> **Stated problem**: Your answer should consist only of the lines below from the one with "doc.getObjectsByLabel(name)[0] for name" through the one with "imported = [obj", copied exactly.

--

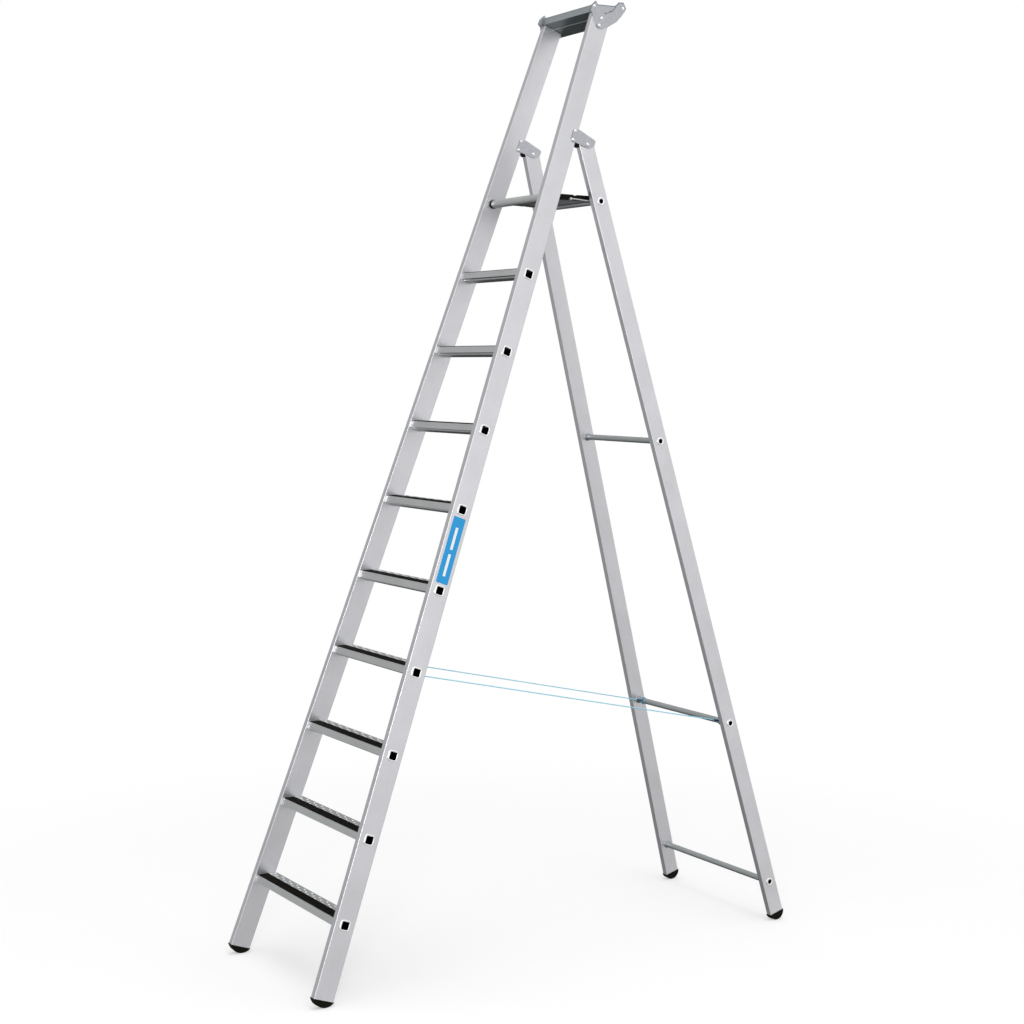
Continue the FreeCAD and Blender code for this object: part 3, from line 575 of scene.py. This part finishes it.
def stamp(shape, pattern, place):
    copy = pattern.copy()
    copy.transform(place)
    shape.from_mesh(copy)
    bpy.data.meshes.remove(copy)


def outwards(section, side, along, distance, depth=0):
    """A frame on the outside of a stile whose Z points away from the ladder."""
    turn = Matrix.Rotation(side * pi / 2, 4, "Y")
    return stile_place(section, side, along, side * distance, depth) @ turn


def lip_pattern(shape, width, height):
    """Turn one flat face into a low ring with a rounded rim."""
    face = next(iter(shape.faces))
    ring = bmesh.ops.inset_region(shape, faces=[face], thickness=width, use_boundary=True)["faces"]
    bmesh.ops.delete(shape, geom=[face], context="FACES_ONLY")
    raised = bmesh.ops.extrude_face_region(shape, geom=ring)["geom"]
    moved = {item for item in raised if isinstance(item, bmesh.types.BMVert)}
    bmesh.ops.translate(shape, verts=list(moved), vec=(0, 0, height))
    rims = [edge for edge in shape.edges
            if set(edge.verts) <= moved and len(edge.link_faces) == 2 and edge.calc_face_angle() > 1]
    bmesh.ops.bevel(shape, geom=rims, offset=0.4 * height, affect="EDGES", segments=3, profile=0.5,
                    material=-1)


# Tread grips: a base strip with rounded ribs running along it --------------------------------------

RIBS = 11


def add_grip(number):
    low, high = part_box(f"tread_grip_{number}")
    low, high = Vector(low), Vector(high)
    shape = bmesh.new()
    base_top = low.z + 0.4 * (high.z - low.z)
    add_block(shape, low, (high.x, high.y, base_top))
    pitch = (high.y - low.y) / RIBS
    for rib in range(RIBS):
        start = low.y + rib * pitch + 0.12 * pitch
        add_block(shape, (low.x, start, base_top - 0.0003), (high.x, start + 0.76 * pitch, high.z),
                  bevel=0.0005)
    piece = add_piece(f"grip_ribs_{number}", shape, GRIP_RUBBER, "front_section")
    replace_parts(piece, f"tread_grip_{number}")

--

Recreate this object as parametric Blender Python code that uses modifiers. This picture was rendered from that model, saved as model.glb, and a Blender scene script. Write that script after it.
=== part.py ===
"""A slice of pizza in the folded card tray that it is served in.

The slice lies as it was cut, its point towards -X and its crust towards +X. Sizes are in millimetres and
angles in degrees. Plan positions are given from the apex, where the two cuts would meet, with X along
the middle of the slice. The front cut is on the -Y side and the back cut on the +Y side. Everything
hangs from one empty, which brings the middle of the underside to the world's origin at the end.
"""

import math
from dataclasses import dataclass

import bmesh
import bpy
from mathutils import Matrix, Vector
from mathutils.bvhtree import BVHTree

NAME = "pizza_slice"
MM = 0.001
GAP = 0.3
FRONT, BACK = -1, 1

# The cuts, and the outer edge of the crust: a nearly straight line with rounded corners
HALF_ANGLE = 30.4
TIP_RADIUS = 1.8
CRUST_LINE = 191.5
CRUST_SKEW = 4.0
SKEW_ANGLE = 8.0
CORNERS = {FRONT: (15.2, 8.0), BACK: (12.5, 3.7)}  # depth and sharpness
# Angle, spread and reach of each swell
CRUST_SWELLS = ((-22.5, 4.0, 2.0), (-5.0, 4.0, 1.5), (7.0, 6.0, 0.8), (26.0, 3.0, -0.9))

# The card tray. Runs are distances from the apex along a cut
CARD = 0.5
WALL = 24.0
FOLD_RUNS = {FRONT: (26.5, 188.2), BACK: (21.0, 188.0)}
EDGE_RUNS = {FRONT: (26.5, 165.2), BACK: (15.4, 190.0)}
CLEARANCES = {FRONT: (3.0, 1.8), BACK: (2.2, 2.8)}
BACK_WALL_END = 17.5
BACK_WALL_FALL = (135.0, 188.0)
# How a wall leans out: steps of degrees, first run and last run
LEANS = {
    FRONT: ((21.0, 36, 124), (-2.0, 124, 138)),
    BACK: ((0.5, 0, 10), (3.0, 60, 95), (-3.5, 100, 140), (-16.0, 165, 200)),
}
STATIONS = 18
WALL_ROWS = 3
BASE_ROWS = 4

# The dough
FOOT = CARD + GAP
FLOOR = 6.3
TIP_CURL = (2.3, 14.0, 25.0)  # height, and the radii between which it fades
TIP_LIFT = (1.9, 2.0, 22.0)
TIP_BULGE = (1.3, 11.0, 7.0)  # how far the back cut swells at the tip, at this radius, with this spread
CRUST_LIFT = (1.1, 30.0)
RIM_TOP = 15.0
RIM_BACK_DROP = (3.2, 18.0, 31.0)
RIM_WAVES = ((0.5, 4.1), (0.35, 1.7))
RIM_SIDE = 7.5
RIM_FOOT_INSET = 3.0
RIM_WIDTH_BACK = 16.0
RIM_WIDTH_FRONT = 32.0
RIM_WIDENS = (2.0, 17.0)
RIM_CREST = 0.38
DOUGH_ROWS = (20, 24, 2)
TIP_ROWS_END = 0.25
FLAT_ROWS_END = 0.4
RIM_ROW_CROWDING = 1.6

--

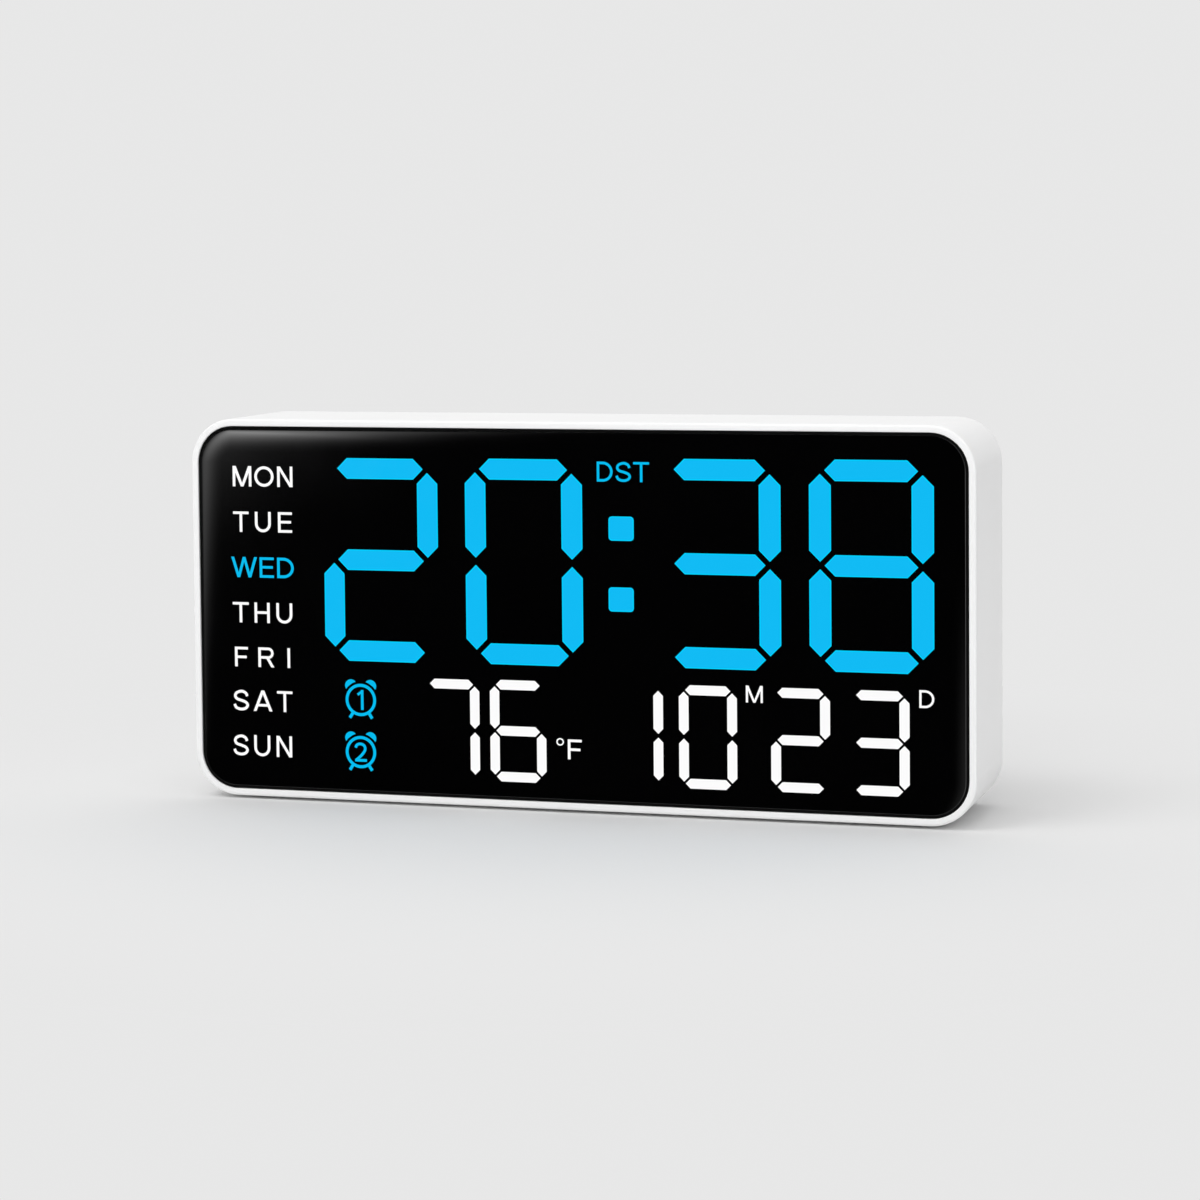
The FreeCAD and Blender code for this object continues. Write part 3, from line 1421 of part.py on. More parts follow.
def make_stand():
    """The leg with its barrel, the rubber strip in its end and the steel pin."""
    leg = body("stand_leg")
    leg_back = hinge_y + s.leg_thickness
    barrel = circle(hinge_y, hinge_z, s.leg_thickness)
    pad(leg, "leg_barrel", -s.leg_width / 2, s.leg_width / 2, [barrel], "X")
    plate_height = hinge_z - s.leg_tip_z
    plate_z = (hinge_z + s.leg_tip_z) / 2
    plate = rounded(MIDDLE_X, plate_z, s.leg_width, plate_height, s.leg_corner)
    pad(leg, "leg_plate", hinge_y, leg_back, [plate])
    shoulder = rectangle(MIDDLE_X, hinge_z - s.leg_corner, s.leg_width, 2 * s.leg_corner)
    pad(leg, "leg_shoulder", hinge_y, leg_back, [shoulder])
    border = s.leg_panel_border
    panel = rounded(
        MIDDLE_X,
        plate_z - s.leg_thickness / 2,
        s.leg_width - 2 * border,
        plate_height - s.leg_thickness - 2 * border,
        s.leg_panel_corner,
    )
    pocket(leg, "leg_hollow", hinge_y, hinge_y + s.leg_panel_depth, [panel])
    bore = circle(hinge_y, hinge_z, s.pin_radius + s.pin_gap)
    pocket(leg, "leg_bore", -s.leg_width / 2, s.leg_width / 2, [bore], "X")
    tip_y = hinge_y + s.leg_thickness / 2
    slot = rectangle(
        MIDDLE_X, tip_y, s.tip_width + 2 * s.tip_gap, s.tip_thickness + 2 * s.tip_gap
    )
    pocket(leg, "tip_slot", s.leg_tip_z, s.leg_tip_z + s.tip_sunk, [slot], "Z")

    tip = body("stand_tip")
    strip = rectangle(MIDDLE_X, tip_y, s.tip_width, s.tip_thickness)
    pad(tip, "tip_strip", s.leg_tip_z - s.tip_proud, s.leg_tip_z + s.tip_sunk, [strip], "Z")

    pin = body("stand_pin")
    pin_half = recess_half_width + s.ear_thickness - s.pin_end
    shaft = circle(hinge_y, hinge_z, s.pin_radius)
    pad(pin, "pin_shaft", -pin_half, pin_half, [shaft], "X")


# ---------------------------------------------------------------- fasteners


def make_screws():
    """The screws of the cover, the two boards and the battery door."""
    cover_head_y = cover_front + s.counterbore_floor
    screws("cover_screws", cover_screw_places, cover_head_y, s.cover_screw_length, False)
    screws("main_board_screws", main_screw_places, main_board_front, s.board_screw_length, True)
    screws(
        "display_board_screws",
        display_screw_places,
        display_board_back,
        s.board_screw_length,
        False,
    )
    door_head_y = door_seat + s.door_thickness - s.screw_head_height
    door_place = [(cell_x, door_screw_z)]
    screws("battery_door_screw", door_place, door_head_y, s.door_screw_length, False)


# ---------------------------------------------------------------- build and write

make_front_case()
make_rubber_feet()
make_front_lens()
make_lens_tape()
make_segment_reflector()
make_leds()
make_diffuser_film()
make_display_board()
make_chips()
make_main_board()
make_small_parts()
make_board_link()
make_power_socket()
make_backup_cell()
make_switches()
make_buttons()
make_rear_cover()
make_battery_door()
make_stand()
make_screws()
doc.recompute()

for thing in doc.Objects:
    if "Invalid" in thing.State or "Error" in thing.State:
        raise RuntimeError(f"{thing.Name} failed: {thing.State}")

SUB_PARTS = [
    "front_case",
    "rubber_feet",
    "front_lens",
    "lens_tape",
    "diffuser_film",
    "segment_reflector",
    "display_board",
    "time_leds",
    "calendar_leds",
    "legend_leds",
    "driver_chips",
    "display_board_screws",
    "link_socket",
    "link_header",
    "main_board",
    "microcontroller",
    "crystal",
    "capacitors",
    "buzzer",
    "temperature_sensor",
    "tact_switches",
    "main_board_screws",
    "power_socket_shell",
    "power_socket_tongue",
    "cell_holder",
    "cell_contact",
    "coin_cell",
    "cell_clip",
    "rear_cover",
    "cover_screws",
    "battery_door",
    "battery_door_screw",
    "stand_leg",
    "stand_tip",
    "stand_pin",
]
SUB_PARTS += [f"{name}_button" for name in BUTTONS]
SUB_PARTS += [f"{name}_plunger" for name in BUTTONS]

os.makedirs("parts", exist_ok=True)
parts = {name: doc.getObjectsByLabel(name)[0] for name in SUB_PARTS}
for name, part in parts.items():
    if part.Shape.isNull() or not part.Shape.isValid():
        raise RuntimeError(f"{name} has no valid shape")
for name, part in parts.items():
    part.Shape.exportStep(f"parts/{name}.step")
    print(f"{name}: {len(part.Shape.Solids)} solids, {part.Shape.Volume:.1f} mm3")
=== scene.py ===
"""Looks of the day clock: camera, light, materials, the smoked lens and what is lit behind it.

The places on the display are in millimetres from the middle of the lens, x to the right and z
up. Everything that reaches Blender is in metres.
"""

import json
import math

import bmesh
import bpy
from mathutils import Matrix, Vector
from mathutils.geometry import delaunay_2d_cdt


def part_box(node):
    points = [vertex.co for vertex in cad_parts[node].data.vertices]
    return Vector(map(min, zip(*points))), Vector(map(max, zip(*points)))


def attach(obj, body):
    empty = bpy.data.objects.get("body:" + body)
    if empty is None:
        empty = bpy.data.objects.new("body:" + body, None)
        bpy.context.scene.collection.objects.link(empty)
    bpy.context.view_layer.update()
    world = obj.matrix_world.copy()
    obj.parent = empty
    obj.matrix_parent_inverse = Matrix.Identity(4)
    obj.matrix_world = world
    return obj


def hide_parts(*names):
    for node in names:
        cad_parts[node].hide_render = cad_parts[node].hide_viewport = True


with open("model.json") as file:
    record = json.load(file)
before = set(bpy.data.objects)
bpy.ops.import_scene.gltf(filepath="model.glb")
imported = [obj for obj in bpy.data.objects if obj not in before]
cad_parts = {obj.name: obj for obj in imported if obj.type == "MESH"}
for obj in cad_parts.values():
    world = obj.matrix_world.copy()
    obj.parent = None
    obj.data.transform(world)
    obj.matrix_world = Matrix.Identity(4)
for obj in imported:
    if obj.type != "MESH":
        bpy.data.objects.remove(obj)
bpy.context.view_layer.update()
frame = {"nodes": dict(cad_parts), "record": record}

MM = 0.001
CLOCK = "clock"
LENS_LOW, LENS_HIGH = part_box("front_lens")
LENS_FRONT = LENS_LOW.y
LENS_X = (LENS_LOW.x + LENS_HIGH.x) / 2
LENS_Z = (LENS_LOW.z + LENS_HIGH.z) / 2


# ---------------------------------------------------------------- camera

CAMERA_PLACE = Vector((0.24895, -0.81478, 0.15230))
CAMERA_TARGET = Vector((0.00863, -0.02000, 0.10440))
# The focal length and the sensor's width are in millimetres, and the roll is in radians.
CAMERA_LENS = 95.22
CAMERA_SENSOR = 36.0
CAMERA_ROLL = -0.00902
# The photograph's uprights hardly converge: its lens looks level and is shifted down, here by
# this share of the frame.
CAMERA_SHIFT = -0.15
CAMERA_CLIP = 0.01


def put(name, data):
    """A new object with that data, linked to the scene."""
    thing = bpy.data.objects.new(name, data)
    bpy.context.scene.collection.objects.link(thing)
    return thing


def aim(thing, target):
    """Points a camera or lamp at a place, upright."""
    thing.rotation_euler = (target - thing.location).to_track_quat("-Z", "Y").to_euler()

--

> **Reply to the task**:
parts = {name: doc.getObjectsByLabel(name)[0] for name in SUB_PARTS}
for name, part in parts.items():
    if part.Shape.isNull() or not part.Shape.isValid():
        raise RuntimeError(f"{name} has no valid shape")
for name, part in parts.items():
    part.Shape.exportStep(f"parts/{name}.step")
    print(f"{name}: {len(part.Shape.Solids)} solids, {part.Shape.Volume:.1f} mm3")
=== scene.py ===
"""Looks of the day clock: camera, light, materials, the smoked lens and what is lit behind it.

The places on the display are in millimetres from the middle of the lens, x to the right and z
up. Everything that reaches Blender is in metres.
"""

import json
import math

import bmesh
import bpy
from mathutils import Matrix, Vector
from mathutils.geometry import delaunay_2d_cdt


def part_box(node):
    points = [vertex.co for vertex in cad_parts[node].data.vertices]
    return Vector(map(min, zip(*points))), Vector(map(max, zip(*points)))


def attach(obj, body):
    empty = bpy.data.objects.get("body:" + body)
    if empty is None:
        empty = bpy.data.objects.new("body:" + body, None)
        bpy.context.scene.collection.objects.link(empty)
    bpy.context.view_layer.update()
    world = obj.matrix_world.copy()
    obj.parent = empty
    obj.matrix_parent_inverse = Matrix.Identity(4)
    obj.matrix_world = world
    return obj


def hide_parts(*names):
    for node in names:
        cad_parts[node].hide_render = cad_parts[node].hide_viewport = True


with open("model.json") as file:
    record = json.load(file)
before = set(bpy.data.objects)
bpy.ops.import_scene.gltf(filepath="model.glb")
imported = [obj for obj in bpy.data.objects if obj not in before]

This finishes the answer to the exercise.